E falando disso, ficamos ali, sob o manto diáfano das lucubrações existenciais, onde a vida sobrepujava a ceifadora e convertia a eternidade num bem tão imperecível que as bugigangas todas da política atual se tornavam assuntos para um dia prosaico e chuvoso, a ocorrer daqui a séculos.

Nada daquelas bobagens de Goethe ou Oscar Wilde que, pensando na sedução e na alimentação egolátrica, pretenderam ampliar estadas ou eternizar feições sob tolas fatuidades e brejeirices inconfessáveis. Não! O que Hilda e eu conversávamos naquele instante era muito mais profundo.

Tratava-se de corromper a morte e não essas asneiras de subornar vereadores a troco de dinheirocas ou ver fotografias de Arnold Schwarzenegger para obter fortes emoções. Seria o suborno das finitudes, a manutenção da beleza e a extinção dos brevês de provecta pela eleição dos bebês de proveta.
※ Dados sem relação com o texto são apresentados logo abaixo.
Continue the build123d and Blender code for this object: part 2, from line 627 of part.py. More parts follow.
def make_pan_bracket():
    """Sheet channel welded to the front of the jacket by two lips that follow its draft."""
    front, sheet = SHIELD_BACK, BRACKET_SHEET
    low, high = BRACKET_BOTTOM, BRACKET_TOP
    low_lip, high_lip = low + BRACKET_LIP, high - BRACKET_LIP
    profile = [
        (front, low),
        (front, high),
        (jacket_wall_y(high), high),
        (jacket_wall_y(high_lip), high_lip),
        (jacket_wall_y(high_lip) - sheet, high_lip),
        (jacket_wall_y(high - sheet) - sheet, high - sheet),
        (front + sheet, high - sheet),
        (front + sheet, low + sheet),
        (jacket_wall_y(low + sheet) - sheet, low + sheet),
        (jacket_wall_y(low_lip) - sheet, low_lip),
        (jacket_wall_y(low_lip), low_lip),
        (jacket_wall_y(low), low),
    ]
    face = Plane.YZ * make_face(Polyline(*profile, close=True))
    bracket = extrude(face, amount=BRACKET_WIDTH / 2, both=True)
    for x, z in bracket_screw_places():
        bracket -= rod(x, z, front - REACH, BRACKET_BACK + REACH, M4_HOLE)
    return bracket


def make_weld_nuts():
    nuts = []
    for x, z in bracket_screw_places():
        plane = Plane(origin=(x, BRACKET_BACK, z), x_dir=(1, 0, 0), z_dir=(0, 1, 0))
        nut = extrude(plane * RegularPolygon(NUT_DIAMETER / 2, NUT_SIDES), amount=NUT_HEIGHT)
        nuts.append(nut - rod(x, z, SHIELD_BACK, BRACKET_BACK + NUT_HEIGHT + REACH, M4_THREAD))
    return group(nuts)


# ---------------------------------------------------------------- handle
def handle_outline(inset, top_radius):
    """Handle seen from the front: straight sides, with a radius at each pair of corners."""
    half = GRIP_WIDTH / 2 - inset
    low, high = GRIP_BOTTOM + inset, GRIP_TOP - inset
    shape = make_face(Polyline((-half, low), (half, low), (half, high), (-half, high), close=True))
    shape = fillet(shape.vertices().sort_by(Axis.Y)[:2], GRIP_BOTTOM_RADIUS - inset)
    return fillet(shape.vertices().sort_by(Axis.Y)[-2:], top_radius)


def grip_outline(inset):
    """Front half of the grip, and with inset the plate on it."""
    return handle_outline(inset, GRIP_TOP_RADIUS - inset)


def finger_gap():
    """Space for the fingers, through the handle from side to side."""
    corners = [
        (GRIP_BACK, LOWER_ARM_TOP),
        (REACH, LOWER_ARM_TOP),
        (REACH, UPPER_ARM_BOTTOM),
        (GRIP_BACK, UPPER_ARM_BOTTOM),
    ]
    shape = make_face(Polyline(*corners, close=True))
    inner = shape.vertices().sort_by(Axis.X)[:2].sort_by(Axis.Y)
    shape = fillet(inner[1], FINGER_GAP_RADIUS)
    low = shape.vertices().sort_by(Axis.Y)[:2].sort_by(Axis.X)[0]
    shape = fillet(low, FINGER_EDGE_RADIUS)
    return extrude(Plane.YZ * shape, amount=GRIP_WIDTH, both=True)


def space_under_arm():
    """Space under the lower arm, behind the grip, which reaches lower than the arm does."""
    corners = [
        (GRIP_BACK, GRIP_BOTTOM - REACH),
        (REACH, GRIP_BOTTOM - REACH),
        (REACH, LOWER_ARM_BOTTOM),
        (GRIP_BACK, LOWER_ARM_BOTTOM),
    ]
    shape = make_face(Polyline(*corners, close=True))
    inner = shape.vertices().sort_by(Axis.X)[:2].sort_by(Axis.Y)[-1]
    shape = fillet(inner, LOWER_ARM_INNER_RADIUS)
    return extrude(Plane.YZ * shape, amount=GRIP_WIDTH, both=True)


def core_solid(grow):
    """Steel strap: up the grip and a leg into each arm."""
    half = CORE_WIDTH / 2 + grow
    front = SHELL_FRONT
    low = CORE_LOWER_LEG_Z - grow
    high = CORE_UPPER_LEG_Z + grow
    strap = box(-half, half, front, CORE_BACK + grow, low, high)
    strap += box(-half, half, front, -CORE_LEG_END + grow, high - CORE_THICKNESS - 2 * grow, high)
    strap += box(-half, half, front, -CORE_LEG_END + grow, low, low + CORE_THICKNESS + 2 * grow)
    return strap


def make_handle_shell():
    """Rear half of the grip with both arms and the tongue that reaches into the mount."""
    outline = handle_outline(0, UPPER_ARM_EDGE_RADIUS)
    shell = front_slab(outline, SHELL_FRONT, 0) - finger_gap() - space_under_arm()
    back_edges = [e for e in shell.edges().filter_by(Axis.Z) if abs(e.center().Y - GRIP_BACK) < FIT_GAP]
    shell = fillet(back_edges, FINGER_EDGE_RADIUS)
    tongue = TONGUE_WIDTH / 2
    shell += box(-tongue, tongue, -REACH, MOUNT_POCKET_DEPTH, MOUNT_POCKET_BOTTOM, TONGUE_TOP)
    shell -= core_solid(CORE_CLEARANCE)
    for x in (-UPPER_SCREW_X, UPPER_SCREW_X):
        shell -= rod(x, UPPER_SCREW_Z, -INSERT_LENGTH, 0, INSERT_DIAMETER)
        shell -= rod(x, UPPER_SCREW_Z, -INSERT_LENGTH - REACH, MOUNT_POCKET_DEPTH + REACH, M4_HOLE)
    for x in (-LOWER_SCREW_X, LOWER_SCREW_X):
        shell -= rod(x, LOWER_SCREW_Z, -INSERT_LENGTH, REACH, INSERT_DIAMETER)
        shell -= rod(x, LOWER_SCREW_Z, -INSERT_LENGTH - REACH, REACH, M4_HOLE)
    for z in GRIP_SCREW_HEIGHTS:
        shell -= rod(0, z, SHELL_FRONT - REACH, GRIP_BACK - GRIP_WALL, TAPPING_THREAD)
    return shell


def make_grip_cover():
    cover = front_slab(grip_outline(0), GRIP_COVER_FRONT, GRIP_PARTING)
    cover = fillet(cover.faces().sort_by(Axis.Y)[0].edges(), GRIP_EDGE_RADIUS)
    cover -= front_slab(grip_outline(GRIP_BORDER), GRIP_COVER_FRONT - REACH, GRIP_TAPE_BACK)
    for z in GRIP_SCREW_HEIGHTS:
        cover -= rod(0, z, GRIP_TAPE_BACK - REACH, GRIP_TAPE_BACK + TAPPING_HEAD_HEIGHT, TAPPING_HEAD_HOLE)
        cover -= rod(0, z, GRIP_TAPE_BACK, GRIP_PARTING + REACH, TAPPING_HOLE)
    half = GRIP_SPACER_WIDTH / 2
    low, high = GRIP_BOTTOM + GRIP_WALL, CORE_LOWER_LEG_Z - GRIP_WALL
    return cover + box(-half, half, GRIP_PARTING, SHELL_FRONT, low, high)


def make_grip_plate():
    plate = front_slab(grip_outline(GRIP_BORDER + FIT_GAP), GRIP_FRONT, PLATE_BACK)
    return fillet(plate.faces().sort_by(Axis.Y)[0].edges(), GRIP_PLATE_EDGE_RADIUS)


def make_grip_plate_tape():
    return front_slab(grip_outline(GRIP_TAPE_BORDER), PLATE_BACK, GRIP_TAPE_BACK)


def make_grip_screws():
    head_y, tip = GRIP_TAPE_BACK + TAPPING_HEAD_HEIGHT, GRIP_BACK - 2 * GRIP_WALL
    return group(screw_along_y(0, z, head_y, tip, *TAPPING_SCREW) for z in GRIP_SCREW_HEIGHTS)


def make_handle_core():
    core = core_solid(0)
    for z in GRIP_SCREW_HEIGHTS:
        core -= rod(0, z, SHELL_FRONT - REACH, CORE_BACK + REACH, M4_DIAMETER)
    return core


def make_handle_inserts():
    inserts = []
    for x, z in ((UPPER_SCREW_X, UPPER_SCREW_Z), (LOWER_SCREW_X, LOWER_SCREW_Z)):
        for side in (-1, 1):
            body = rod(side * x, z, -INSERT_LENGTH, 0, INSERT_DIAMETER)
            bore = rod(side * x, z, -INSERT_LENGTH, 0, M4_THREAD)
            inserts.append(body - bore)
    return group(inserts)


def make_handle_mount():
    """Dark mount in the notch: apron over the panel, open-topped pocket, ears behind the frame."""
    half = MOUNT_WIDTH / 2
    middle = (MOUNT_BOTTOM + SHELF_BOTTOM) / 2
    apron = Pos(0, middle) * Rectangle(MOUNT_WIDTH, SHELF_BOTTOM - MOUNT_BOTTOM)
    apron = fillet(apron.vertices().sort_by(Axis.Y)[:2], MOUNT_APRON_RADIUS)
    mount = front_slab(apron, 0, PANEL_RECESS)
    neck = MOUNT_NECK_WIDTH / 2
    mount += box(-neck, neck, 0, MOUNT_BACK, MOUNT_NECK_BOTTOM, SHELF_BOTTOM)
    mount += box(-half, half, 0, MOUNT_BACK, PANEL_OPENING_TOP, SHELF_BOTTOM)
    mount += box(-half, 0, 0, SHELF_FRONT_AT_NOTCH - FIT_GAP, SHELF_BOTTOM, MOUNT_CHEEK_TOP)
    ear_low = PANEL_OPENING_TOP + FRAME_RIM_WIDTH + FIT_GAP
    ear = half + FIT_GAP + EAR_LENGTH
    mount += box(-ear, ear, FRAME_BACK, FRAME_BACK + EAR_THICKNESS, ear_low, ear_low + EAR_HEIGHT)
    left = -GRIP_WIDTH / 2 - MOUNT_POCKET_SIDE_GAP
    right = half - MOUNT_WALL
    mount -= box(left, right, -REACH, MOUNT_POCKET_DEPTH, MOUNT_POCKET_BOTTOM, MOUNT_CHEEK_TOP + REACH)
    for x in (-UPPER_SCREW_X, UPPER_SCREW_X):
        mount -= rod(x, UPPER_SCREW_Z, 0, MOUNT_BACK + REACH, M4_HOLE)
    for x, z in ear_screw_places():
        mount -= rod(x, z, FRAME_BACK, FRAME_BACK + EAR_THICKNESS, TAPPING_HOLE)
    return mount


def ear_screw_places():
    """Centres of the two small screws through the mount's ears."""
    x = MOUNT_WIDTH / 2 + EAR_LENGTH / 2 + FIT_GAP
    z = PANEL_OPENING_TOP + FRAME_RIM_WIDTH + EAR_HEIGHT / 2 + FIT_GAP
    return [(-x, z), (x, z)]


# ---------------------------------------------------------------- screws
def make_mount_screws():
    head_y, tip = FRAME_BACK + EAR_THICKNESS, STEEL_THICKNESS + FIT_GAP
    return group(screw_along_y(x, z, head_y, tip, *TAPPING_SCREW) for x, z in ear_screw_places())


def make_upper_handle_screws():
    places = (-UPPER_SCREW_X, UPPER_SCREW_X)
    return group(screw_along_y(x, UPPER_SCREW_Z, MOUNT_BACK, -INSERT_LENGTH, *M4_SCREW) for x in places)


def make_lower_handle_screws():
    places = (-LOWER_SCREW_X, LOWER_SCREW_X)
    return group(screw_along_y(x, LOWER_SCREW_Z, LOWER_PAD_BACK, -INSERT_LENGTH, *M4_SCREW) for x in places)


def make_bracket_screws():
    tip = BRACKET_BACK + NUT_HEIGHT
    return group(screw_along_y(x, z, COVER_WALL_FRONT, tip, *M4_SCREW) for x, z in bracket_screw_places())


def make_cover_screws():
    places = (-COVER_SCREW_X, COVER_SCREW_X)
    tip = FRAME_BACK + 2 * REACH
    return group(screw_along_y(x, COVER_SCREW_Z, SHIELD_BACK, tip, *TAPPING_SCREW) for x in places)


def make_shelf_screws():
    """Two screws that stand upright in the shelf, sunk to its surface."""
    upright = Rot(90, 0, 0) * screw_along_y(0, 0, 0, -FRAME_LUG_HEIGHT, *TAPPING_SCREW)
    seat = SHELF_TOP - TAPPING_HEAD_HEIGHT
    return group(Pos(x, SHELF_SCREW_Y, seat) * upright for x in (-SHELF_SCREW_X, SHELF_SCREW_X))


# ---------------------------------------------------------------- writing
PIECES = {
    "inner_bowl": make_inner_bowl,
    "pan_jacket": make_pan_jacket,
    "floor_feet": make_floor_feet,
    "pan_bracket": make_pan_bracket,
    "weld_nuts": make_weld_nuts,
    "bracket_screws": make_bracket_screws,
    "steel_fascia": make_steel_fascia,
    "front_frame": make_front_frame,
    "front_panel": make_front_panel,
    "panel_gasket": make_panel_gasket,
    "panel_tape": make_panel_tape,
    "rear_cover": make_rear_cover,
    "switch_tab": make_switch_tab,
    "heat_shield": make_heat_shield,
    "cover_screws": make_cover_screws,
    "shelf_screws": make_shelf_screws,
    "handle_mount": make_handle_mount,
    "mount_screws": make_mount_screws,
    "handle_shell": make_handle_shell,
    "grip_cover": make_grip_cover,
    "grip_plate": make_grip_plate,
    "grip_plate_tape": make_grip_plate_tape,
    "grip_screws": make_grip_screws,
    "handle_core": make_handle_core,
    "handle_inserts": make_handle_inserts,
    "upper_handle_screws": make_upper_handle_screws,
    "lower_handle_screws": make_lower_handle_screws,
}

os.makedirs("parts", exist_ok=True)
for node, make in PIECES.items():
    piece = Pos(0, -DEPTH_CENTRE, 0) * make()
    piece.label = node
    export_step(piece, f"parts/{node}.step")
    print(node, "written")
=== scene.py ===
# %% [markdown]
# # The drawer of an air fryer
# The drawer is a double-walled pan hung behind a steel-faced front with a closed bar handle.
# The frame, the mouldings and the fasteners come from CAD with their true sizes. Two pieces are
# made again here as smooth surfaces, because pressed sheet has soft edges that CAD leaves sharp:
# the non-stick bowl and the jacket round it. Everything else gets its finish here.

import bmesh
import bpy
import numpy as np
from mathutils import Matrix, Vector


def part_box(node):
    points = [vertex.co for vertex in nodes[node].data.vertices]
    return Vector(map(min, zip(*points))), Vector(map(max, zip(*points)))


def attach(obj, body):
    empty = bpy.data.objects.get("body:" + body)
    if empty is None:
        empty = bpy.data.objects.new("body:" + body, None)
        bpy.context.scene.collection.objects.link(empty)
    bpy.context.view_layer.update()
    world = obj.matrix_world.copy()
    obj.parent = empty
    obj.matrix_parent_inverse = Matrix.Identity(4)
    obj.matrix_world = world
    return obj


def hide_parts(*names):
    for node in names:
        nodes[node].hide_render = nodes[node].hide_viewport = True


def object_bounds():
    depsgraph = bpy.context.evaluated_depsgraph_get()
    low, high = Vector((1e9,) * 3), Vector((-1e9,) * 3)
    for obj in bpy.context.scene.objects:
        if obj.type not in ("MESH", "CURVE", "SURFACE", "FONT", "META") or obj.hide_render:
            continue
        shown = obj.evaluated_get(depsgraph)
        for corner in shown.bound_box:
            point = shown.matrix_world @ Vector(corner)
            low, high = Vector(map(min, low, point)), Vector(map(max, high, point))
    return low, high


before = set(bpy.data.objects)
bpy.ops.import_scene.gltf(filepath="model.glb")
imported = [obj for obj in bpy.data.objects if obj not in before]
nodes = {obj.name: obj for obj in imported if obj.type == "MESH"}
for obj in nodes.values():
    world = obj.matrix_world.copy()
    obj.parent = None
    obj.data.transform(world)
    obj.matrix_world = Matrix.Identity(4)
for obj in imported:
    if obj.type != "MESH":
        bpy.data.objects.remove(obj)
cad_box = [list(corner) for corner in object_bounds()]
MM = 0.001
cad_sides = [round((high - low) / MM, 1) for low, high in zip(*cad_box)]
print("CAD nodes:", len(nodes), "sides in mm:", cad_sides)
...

Assim, poderíamos apascentar o espírito e combinar tertúlias infinitas sobre a História, da qual seríamos testemunhas perpétuas. Não é fantástico? Vitrificados na própria essência, ela e eu assistiríamos de camarote o passar do tempo, os aniversários do Barbosa Lima Sobrinho e os programas da Hebe Camargo que, também ladinos, já fizeram isso há muito. E todos felizes e harmoniosos... Os mortais, por nos verem ali, geração após geração. Nós, por sermos quem somos: concomitantemente velhíssimos e novíssimos. Maravilha! A longevidade funcionando para sempre.

Mas uma coisa ficou certa em nossa imorredoura existência: nada de analogias. Afinal, com humor vítreo ou não e em unanimidade, todos notarão que continuará sendo muito mais gargalhante observar o detestável retrato de Doris Day que ler o deteriorável Retrato de Dorian Gray.

Bom dia.

(Crônica publicada no Correio Popular de Campinas-SP, em 29/03/2000.)